▶ Your task:
Give back an exact copy of the lines from the start of the material through the line bearing "item.vector = (across, up, tone)". Include both ends and nothing else.

··· Dataset excerpts ···

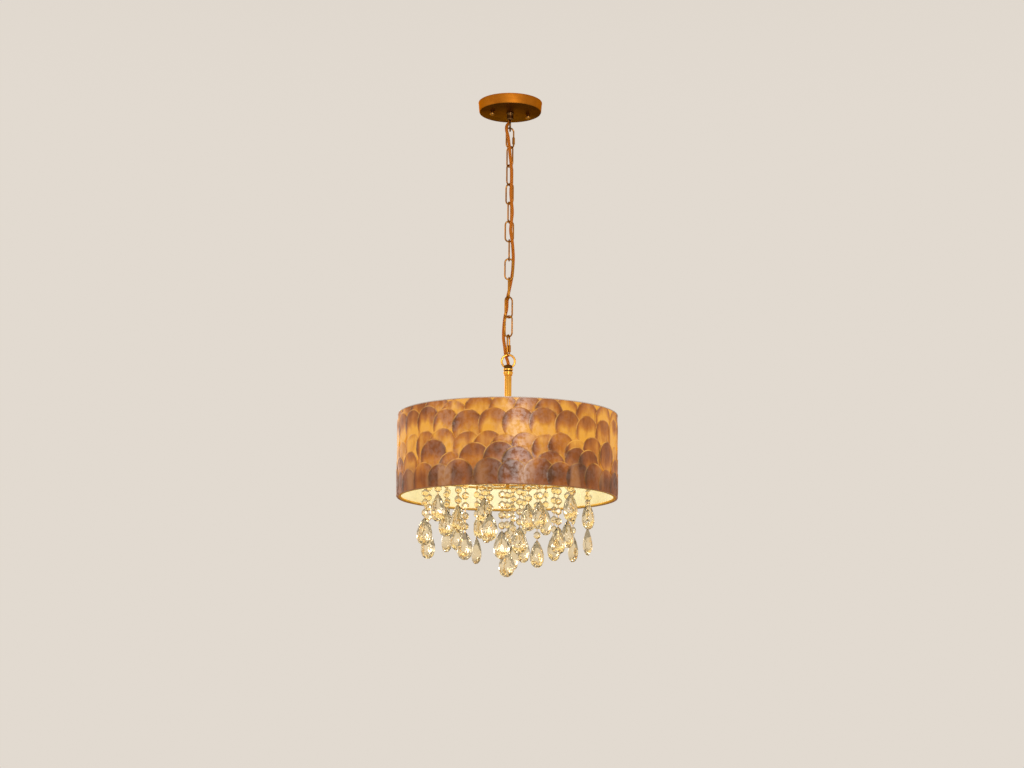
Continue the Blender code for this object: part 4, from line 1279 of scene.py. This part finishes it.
def let_light_through(mesh, discs, neighbours):
    """Gives each point of the wall the share of light that passes the discs there."""
    number = [item.value for item in mesh.attributes["disc"].data]
    tones = [item.value for item in mesh.attributes["disc_tone"].data]
    light = mesh.attributes.new("light", "FLOAT", "POINT")
    for i, vertex in enumerate(mesh.vertices):
        own = number[i]
        angle, height, _ = discs[own]
        along = vertex.co.x - angle * SHEET_RADIUS
        up = vertex.co.y - height
        layers = 0.0
        for _, other_along, other_up, radius in neighbours[own]:
            inside = radius - math.hypot(other_along - along, other_up - up)
            layers += min(max(inside / SOFT_SHADOW, 0.0), 1.0)
        light.data[i].value = LIGHT_KEPT_SHARE ** layers
    for item, tone in zip(mesh.attributes["disc_local"].data, tones, strict=True):
        across, up, _ = item.vector
        item.vector = (across, up, tone)


def make_discs(shell):
    """Rows of shell discs, the lower rows over the upper ones, cut off at both rims."""
    discs = disc_list()
    neighbours = disc_neighbours(discs)
    spots = [(angle * SHEET_RADIUS, height, lift)
             for (angle, height, _), lift in zip(discs, disc_lifts(neighbours), strict=True)]
    wall = mesh_of("disc_spots", spots, [])
    sizes = wall.attributes.new("size", "FLOAT", "POINT")
    numbers = wall.attributes.new("disc", "INT", "POINT")
    for i, (_, _, size) in enumerate(discs):
        sizes.data[i].value = size
        numbers.data[i].value = i
    unit = add_object("unit_disc", shell_disc())
    mesh = run_tree("discs", wall, disc_tree(), {
        "Disc": unit, "Lean out": DISC_LEAN_OUT, "Lean aside": DISC_LEAN_ASIDE,
        "Seed": DISC_SEED, "Finish": shell,
    })
    bpy.data.objects.remove(unit)
    trimmed(mesh)
    let_light_through(mesh, discs, neighbours)
    for name in ("disc", "size", "disc_tone"):
        if name in mesh.attributes:
            mesh.attributes.remove(mesh.attributes[name])
    bend_round(mesh, SHEET_RADIUS)
    return smoothed(mesh, math.radians(50))


def make_shade(shell, amber, pale, lining, gold):
    """The drum: lit sheet, discs over it, and a cut edge at the top and the bottom."""
    finish_as("shade_shell", make_discs(shell), shell, "shade_discs")
    inner = SHADE_RADIUS - RIM_WIDTH
    outer = SHEET_RADIUS - SHEET_CLEARANCE
    top, foot = SHADE_CROWN - SHEET_INSET, SHADE_FOOT + SHEET_INSET
    outline = [(outer, top), (outer, foot), (inner, foot), (inner, top)]
    sheet = smoothed(turned("backing", outline, 192))
    finish_as("shade_shell", sheet, amber, "shade_backing", False)
    for name, top, out, material in (
        ("shade_top_rim", SHADE_CROWN, TOP_RIM_OUT, pale),
        ("shade_foot_rim", SHADE_FOOT + RIM_HEIGHT, 0.0, amber),
    ):
        outer = inner + RIM_WIDTH + out
        outline = [(outer, top), (outer, top - RIM_HEIGHT), (inner, top - RIM_HEIGHT), (inner, top)]
        rim = smoothed(turned(name, outline, 192, 0.00025))
        finish_as("shade_shell", rim, material, name, False)
    keep("shade_liner", lining)
    low = SHADE_FOOT + SHADE_WIRE_RADIUS
    ring = tube("foot_ring", ring_path(SHADE_RING_RADIUS, low, 144), SHADE_WIRE_RADIUS, 12, True)
    finish_as("shade_bottom_ring", smoothed(ring), gold)


# ---------------------------------------------------------------------------
# Crystal strands
# ---------------------------------------------------------------------------


def cut_stone(name, outline, middle, cuts, staggered):
    """A stone cut alike on both faces: rings of its outline drawn in towards the middle."""
    count = len(outline(0.0))
    points = []
    faces = []
    starts = []
    for side in (-1, 1):
        for level, (share, depth) in enumerate(cuts):
            shift = 0.5 if staggered and level % 2 == 0 and level else 0.0
            starts.append(len(points))
            for point in outline(shift):
                drawn = middle + (point - middle) * share
                points.append((drawn.x, side * depth, drawn.y))
    levels = len(cuts)
    for half in range(2):
        for level in range(levels - 1):
            a = starts[half * levels + level]
            b = starts[half * levels + level + 1]
            for j in range(count):
                k = (j + 1) % count
                if staggered:
                    faces.append((a + j, a + k, b + j))
                    faces.append((b + j, a + k, b + k))
                else:
                    faces.append((a + j, a + k, b + k, b + j))
        table = starts[half * levels + levels - 1]
        faces.append(tuple(table + j for j in range(count)))
    for j in range(count):
        k = (j + 1) % count
        faces.append((j, k, starts[levels] + k, starts[levels] + j))
    return tidy(mesh_of(name, points, faces))


def bead_outline(_):
    """An octagon with level sides."""
    return [Vector(point) for point in circle(BEAD_RADIUS, BEAD_SIDES, math.pi / BEAD_SIDES)]


def drop_outline(shift):
    """A pear, its tip at the top, with its middle at the origin."""
    points = []
    for j in range(DROP_SIDES):
        angle = 2 * math.pi * (j + 0.5 + shift) / DROP_SIDES
        half_width = DROP_GIRTH * math.sin(angle) * abs(math.sin(angle / 2)) ** DROP_FULLNESS
        points.append(Vector((half_width, DROP_LENGTH / 2 * math.cos(angle))))
    return points


def wire_loop(name, half_width, half_length, wire):
    """A small upright ring or staple of wire, seen edge on from the front."""
    count = 12
    straight = half_length - half_width
    path = [Vector((0, side, up + math.copysign(straight, up)))
            for side, up in circle(half_width, count, math.pi / count)]
    return tube(name, path, wire, 5, True)


def strand_tree():
    """Beads on the points of kind 0 and drops on those of kind 1, each turned a little."""
    graph, given, out = new_tree("strung_pieces", [
        ("Bead", "Object"), ("Drop", "Object"), ("Twist", "Float"), ("Seed", "Int"),
        ("Finish", "Material"),
    ])
    named = "GeometryNodeInputNamedAttribute"
    turn = graph.add(named, {"data_type": "FLOAT"}, {"Name": "turn"})
    kind = graph.add(named, {"data_type": "INT"}, {"Name": "kind"})
    twist = graph.add("FunctionNodeRandomValue", {"data_type": "FLOAT"},
                      {2: -1.0, 3: 1.0, 8: given["Seed"]}, result=1)
    angle = turn + twist * given["Twist"]
    stance = graph.add("ShaderNodeCombineXYZ", values={2: angle})
    placed = []
    for number, label in ((0, "Bead"), (1, "Drop")):
        chosen = graph.add("FunctionNodeCompare", {"data_type": "INT", "operation": "EQUAL"},
                           {2: kind, 3: number})
        piece = graph.add("GeometryNodeObjectInfo", values={"Object": given[label]}, result=4)
        placed.append(graph.add("GeometryNodeInstanceOnPoints", values={
            "Points": given["Geometry"], "Selection": chosen, "Instance": piece,
            "Rotation": stance}))
    both = graph.tree.nodes.new("GeometryNodeJoinGeometry")
    for result in placed:
        graph.tree.links.new(result.socket, both.inputs[0])
    end_tree(graph, Result(graph, both.outputs[0]), given["Finish"], out)
    return graph


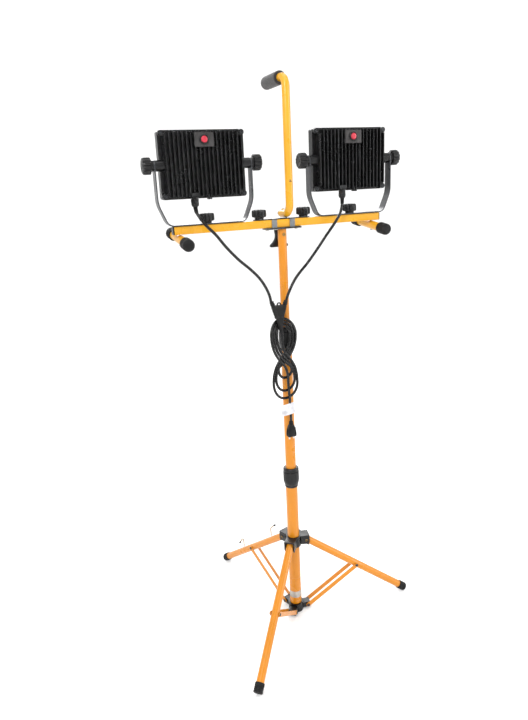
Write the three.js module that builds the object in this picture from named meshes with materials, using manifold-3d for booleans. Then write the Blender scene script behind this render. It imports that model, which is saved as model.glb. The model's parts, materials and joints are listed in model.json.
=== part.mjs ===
// Twin-head work light on a folding tripod with a three-stage telescoping mast.
// Millimetres, +Z up. The origin is on the ground under the mast, the crossbar runs along X,
// the lit fronts of the heads face +Y and their finned backs face -Y.
import * as THREE from 'three';
import { mergeVertices } from 'three/addons/utils/BufferGeometryUtils.js';
import Module from 'manifold-3d';

const wasm = await Module();
wasm.setup();

const GAP = 0.3; // clearance between pieces that touch
const TUBE_SIDES = 24;
const ROD_SIDES = 14;

// Mast: three tubes that slide in one another, each held by a twist collar.
const LOWER_R = 17.5;
const MIDDLE_R = 15.2;
const TOP_R = 11.45;
const MAST_WALL = 1.4;
const LOWER_TUBE_Z = [5.3, 447];
const MIDDLE_TUBE_Z = [349, 862];
const TOP_TUBE_Z = [760, 1161];
const LOWER_COLLAR = { z: [431, 484], radius: 23 };
const UPPER_COLLAR = { z: [843.5, 902.4], radius: 19.5 };

// Tripod: legs hang from a hub that slides on the lower tube, braces from a hub at its foot.
const LEG_AZIMUTHS = [-41.25, 78.75, 198.75]; // degrees from -Y towards +X
const PIVOT_RADIUS = 36.6; // of the leg pins and the brace pins, from the mast's axis
const LEG_PIVOT_Z = 242.5;
const BRACE_PIVOT_Z = 14;
const LEG_TILT = THREE.MathUtils.degToRad(54.07); // from straight down
const BRACE_LENGTH = 194.7;
const LEG_R = 11;
const LEG_WALL = 1.2;
const FOOT_R = 13;
const FOOT_LENGTH = 26;
const LEG_LENGTH = (LEG_PIVOT_Z - FOOT_R * Math.sin(LEG_TILT)) / Math.cos(LEG_TILT);
const HUB_SLEEVE_R = 22.5;
const PIN_R = 3.5;
const BRACE_INNER = 11.6; // from the leg's middle plane to a brace bar
const BRACE_THICK = 2.5;
const BRACE_WIDE = 12.5;
const HUB_KNOB_AZIMUTH = 138.75;
const HOOK_PLACES = [0.21, 0.66]; // of the leg's length, from its pin
const HOOK_WIRES = [
  [[0, 0, 0], [0, 0, 14], [0, 0, 27], [-3, 0, 31], [-11, 0, 39], [-20, 0, 47]],
  [[0, 0, 0], [0, 0, 12], [0, 0, 20], [3, 0, 25], [8, 0, 24], [16, 0, 12], [22, 0, 3]],
]; // x runs outwards along the leg and z up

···

▶ Expected answer:
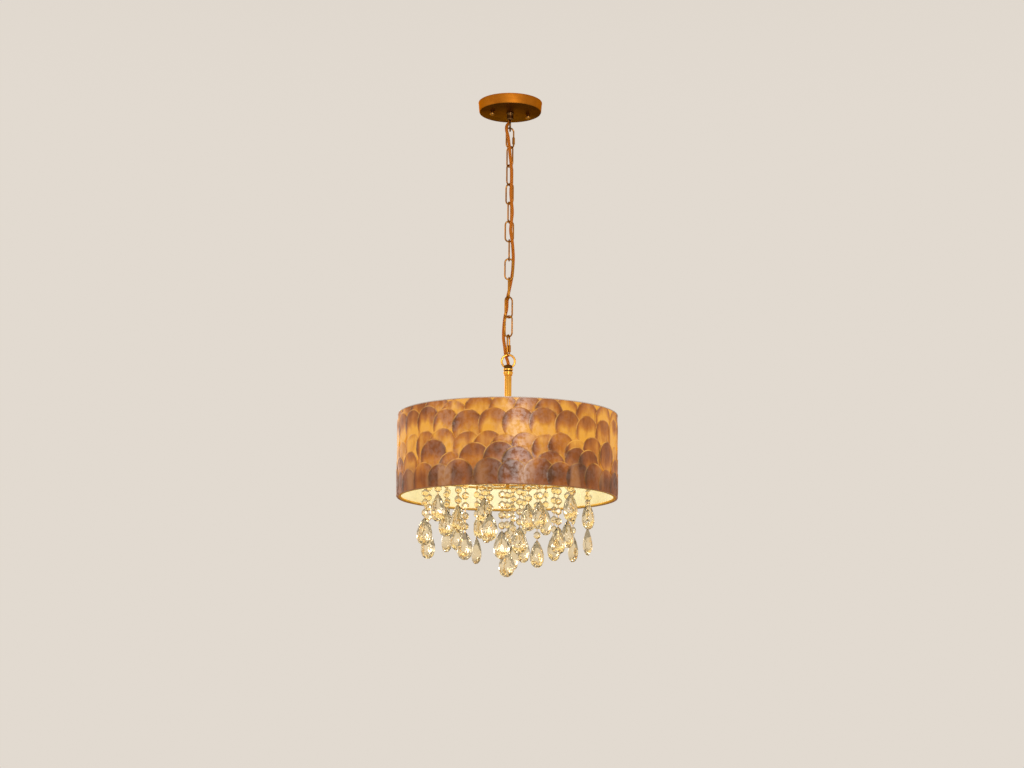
Continue the Blender code for this object: part 4, from line 1279 of scene.py. This part finishes it.
def let_light_through(mesh, discs, neighbours):
    """Gives each point of the wall the share of light that passes the discs there."""
    number = [item.value for item in mesh.attributes["disc"].data]
    tones = [item.value for item in mesh.attributes["disc_tone"].data]
    light = mesh.attributes.new("light", "FLOAT", "POINT")
    for i, vertex in enumerate(mesh.vertices):
        own = number[i]
        angle, height, _ = discs[own]
        along = vertex.co.x - angle * SHEET_RADIUS
        up = vertex.co.y - height
        layers = 0.0
        for _, other_along, other_up, radius in neighbours[own]:
            inside = radius - math.hypot(other_along - along, other_up - up)
            layers += min(max(inside / SOFT_SHADOW, 0.0), 1.0)
        light.data[i].value = LIGHT_KEPT_SHARE ** layers
    for item, tone in zip(mesh.attributes["disc_local"].data, tones, strict=True):
        across, up, _ = item.vector
        item.vector = (across, up, tone)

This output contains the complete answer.